There are 6 predictor variables in a 5-degree polynomial: [1, x, x^2, x^3, x^4, x^5]. The model appears to fit the data quite well when a 5-degree polynomial is used. As we decrease the degree of the polynomial, the model fits the training data less precisely.

from regression_helper_functions import process_life_expectancy_data_poly

filepath = 'data/gapminder-life-expectancy.csv'
process_life_expectancy_data_poly(5, filepath,
                             "United Kingdom", [1950, 1980])
plt.show()

Now let’s modify our call to process_life_expectancy_data_poly() to report the model’s ability to generalize to future data (left out during the model fitting/training process). What is the model’s test set RMSE for the time-span 2005:2016?

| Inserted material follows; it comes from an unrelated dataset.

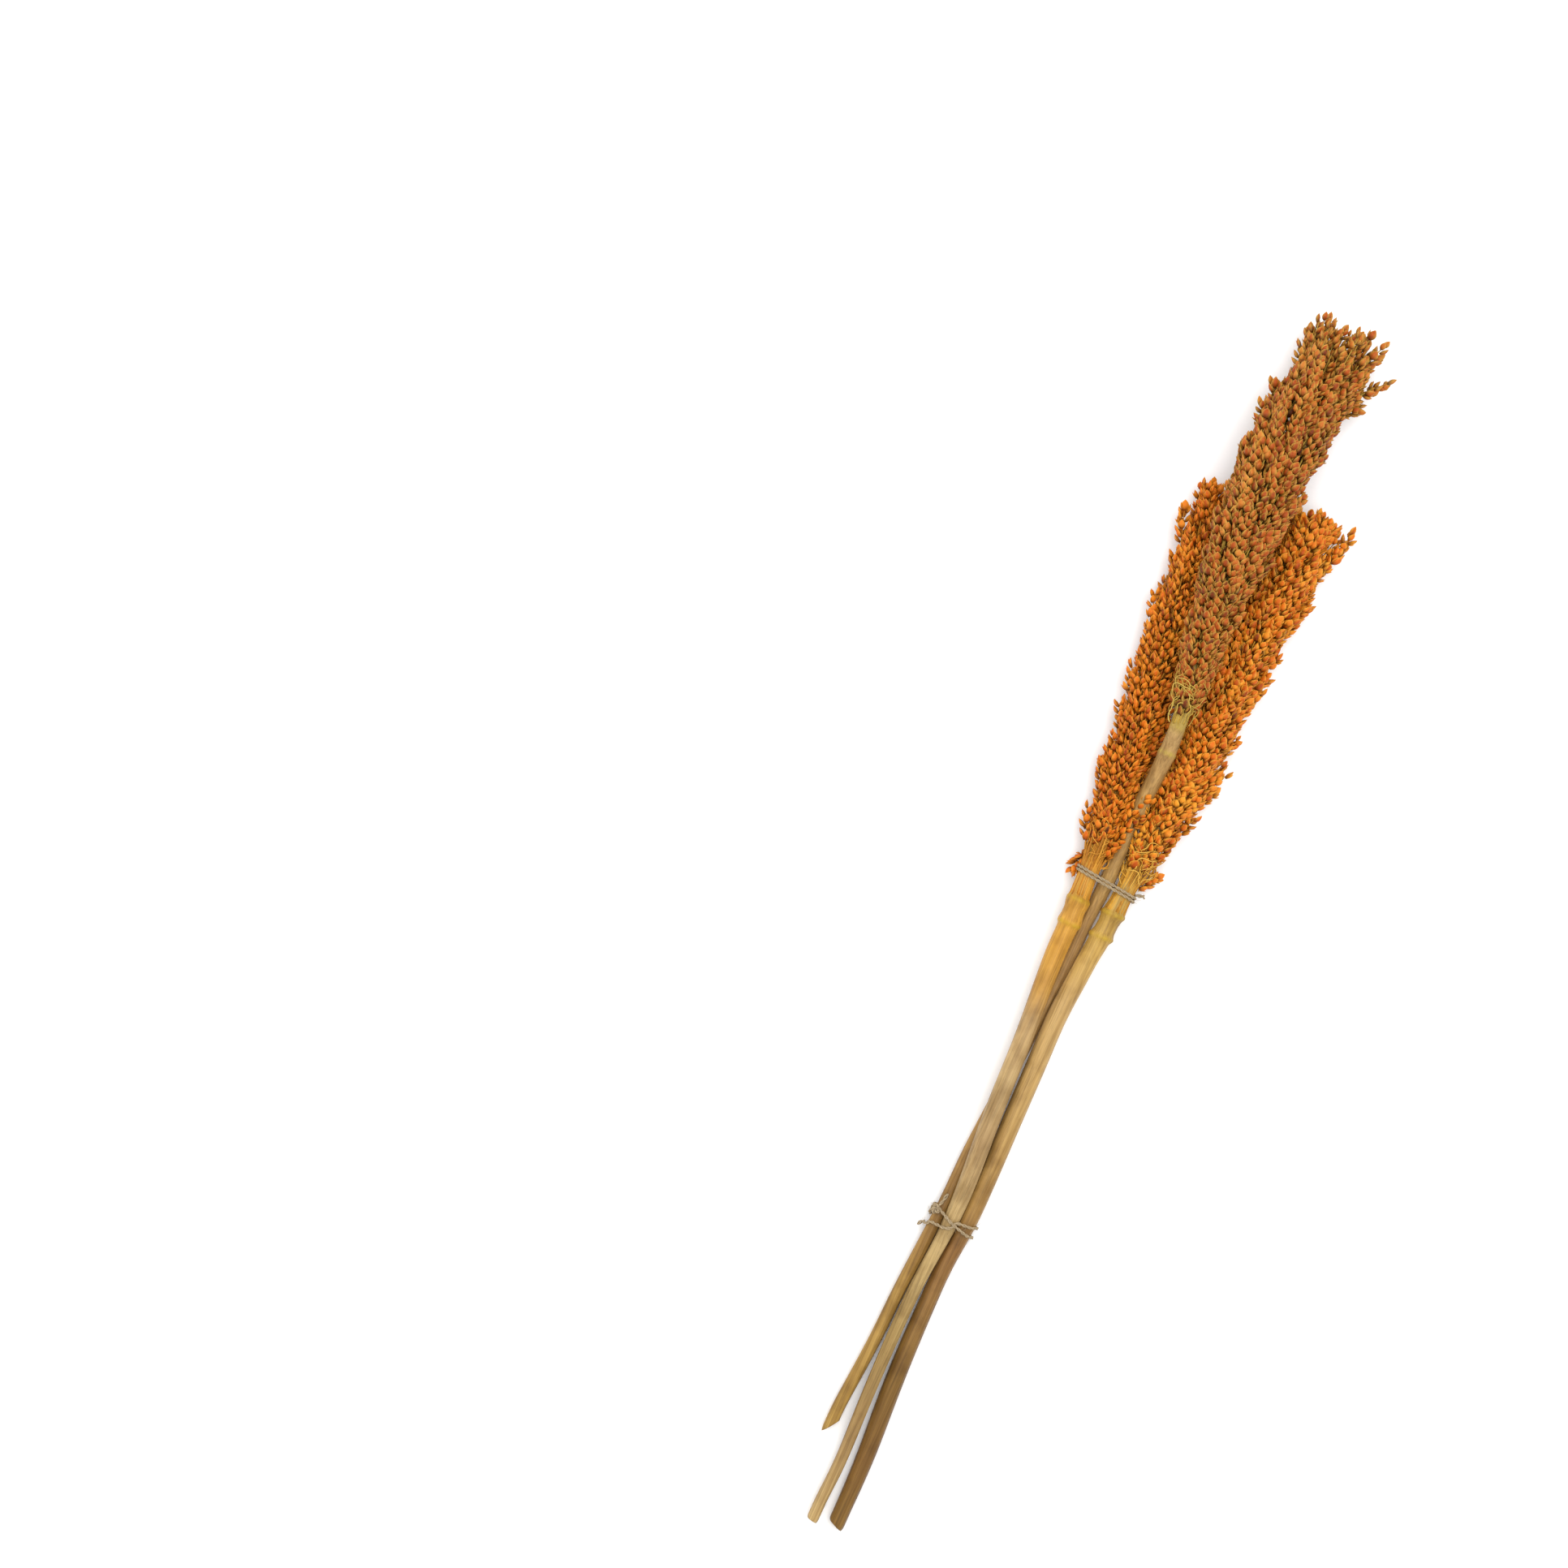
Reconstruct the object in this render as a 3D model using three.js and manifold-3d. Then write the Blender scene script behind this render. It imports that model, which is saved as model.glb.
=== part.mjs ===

filepath = 'data/gapminder-life-expectancy.csv'
process_life_expectancy_data_poly(5, filepath,
                             "United Kingdom", [1950, 1980],[2005,2016])
plt.show()

The test RMSE is very high! Sometimes a more complicated model isn’t always a better model in terms of the model’s ability to generalize to unseen data. When a model fits training data well but poorly generalized to test data, we call this overfitting.

Let’s compare the polynomial model with our standard linear model.

process_life_expectancy_data_poly(10, filepath,
                             "United Kingdom", [1950, 1980],[2005,2016])
process_life_expectancy_data_sklearn(filepath,
                             "United Kingdom", [1950, 1980],[2005,2016])
plt.show()

Exercise: Comparing linear and polynomial models

Train a linear and polynomial model on life expectancy data from China between 1960 and 2000. Then predict life expectancy from 2001 to 2016 using both methods. Compare their root mean squared errors, which is more accurate? Why do you think this model is the more accurate one?

Solution

modify the call to the process_life_expectancy_data

process_life_expectancy_data_poly("../data/gapminder-life-expectancy.csv", "China", 1960, 2000)

linear prediction error is 5.385162846665607 polynomial prediction error is 28.169167771983528 The linear model is more accurate, polynomial models often become wildly inaccurate beyond the range they were trained on. Look at the predicted life expectancies, the polynomial model predicts a life expectancy of 131 by 2016! China 1960-2000 China 2001-2016 predictions

Key Points

  • Scikit Learn is a Python library with lots of useful machine learning functions.

  • Scikit Learn includes a linear regression function.

  • It also includes a polynomial modelling function which is useful for modelling non-linear data.